In the records below, find the line with "upper_strap_rows(buckle), -1.0, strap_suede)" and the line with "from typing import"; return exactly those lines and every line between them.

+++ SUPPLIED RECORDS +++

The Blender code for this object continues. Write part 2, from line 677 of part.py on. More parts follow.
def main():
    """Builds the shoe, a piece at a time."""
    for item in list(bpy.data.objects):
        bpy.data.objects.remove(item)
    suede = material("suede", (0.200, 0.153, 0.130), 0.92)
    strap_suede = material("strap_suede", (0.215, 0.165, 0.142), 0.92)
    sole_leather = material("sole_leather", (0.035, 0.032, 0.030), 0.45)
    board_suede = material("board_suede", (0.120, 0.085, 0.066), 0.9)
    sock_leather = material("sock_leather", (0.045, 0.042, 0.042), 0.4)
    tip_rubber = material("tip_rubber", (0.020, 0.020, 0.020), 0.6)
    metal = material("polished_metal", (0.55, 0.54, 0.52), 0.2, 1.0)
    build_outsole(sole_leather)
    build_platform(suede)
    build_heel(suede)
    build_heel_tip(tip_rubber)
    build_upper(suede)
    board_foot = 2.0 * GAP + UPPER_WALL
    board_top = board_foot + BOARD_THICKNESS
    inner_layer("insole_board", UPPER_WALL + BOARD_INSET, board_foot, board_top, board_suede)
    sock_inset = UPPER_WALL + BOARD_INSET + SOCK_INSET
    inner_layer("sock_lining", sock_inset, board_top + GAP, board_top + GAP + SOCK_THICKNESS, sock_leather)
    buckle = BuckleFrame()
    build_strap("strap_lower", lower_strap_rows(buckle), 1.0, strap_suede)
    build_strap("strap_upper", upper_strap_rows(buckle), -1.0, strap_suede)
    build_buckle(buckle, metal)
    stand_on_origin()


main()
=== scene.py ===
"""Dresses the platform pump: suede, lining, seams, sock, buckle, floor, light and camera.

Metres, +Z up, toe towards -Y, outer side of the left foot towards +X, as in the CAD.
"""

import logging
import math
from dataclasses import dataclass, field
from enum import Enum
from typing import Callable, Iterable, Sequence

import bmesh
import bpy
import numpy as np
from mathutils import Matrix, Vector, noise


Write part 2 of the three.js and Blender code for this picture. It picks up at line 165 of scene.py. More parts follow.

+++

REPLY →
    build_strap("strap_upper", upper_strap_rows(buckle), -1.0, strap_suede)
    build_buckle(buckle, metal)
    stand_on_origin()


main()
=== scene.py ===
"""Dresses the platform pump: suede, lining, seams, sock, buckle, floor, light and camera.

Metres, +Z up, toe towards -Y, outer side of the left foot towards +X, as in the CAD.
"""

import logging
import math
from dataclasses import dataclass, field
from enum import Enum
from typing import Callable, Iterable, Sequence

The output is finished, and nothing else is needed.